How the Gamboa family's woes are linked to US-backed law enforcement operation.

NUEVO LAREDO, Mexico — All is quiet now on Coahuila Street. But traces of the violence that destroyed the lives of two American brothers with businesses here linger. 

A blackened structure is all that's left of Alan Gamboa's once-profitable radio communications business, after it was drenched in diesel and burned to the ground the night of Dec. 5. His brother, Ricardo Gamboa, is still missing — and feared dead — after being kidnapped by cartel gangsters on Coahuila Street the previous morning.

Violence and kidnappings have become almost commonplace in Mexico, as the country's civil drug war rages. Often, the murder and kidnap victims are American residents of border cities like Laredo, who are involved in the drug trade.

But the violence that upended the Gamboa brothers' lives is different. By all accounts, they were not drug dealers. Their only transgression, it seems, was to rent a house to the U.S. State Department and Drug Enforcement Administration, which set up an anti-cartel intelligence operation with Mexican federal police in the rented space.

The brothers' tragic story offers a rare glimpse into a part of Mexico's drug war that gets little notice. The narrative of the conflict as a fight to the death between drug cartels and the Mexican government often excludes another player: the U.S. government. And as the Gamboa tale demonstrates, the American government's actions in Mexico can also lead to casualties. 

Alan Gamboa blames all that has transpired — and what might yet — on his government. He believes the U.S. thoughtlessly placed the brothers in the cartel’s cross-hairs after they had spent years trying to walk a neutral line in violent times.

“It’s not fair! It’s not fair! It’s not fair!” Gamboa lamented. “They (the DEA) put us into a very deep problem, very deep. They (the cartel) think I’m an informant, but I want them to understand that I don’t do that. If I knew that house was for an intelligence organization, I would never have rented it out. I never wanted any problems.”
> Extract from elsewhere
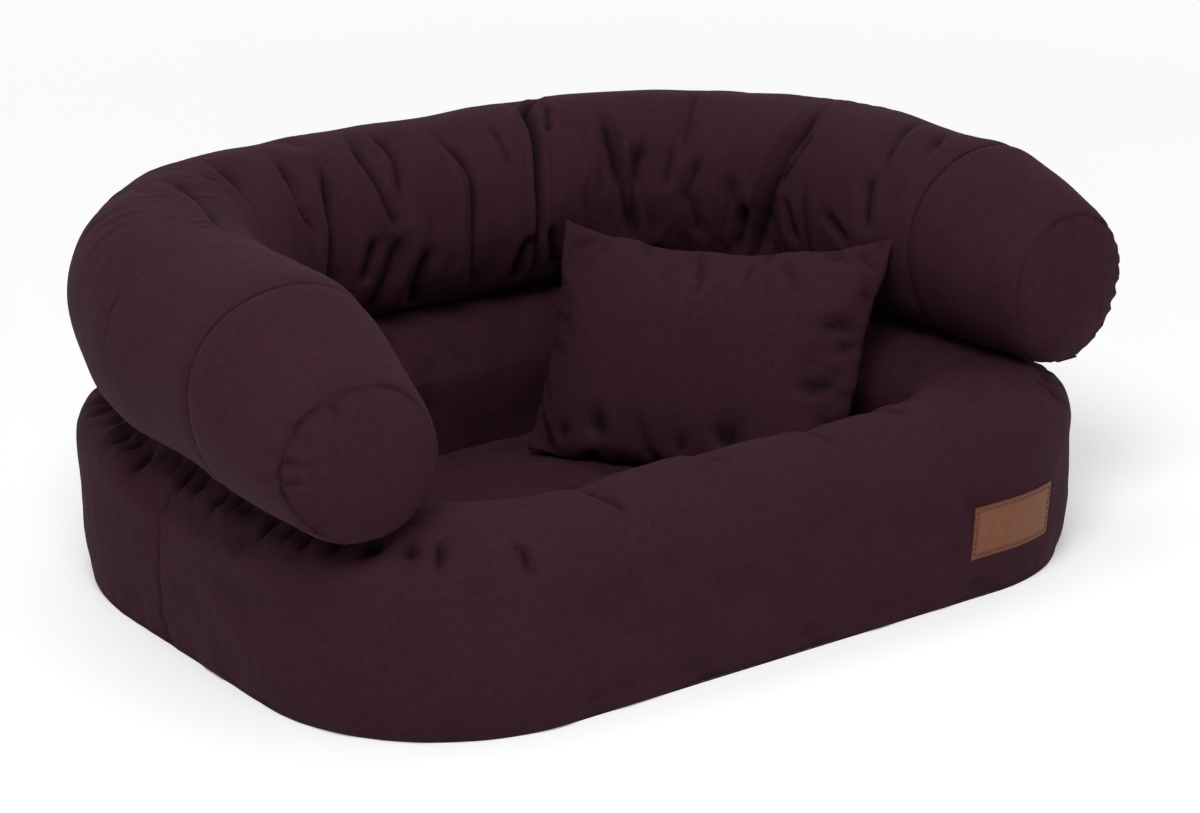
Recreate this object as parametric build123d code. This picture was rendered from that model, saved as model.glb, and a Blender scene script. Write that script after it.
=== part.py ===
from build123d import *
import math
import os

# A dog bed built like a small sofa. A padded wall stands on the floor round a sunken seat, and a
# stuffed roll on top of it makes the back and both arms. A seat cushion and a small pillow lie loose.
# Millimetres, +Z up, the open front towards -Y, the origin on the floor under the middle of the bed.

# Whole bed
overall_width = 800.0
overall_depth = 600.0

# Cloth and the small gaps between pieces
cover_thickness = 1.5
filling_gap = 0.6
rest_gap = 0.3
overrun = 5.0

# How finely curves are followed
search_steps = 40
side_steps = 3
bend_steps = 4
front_steps = 8
corner_steps = 6
back_steps = 4
label_steps = 6

# Bottom panel, a non-slip sheet
panel_thickness = 1.5

# Zips: tape, row of teeth, slider and pull tab
tape_thickness = 0.8
tape_width = 22.0
tape_end = 4.0
teeth_width = 5.0
teeth_height = 2.0
tooth_pitch = 4.0
tooth_share = 0.55
teeth_cord_width = 1.6
stop_length = 3.0
slider_length = 10.0
slider_wall = 1.7
slider_top = 1.6
slider_gap = 0.2
pin_radius = 0.8
pin_gap = 0.15
eye_radius = 1.7
eye_width = 3.2
eye_gap = 0.3
post_thickness = 1.2
post_length = 3.0
pull_length = 24.0
pull_width = 6.5
pull_thickness = 1.2
pull_neck = 4.5
pull_hole_radius = 1.6
slot_gap = 0.3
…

For now, Gamboa feels he has no choice but to lay low with his wife and three children (ages 9 to 16) across the river in Laredo, Texas. Both brothers lived with their families on the U.S. side while running communications businesses on Coahuila Street across the river in Mexico.

"The cartel wants me dead," Gamboa said. 

In an interview in their Laredo home, Gamboa's wife, Elsa, said, “What they’ll do is let you settle into your ways, and that’s when they’ll hit.”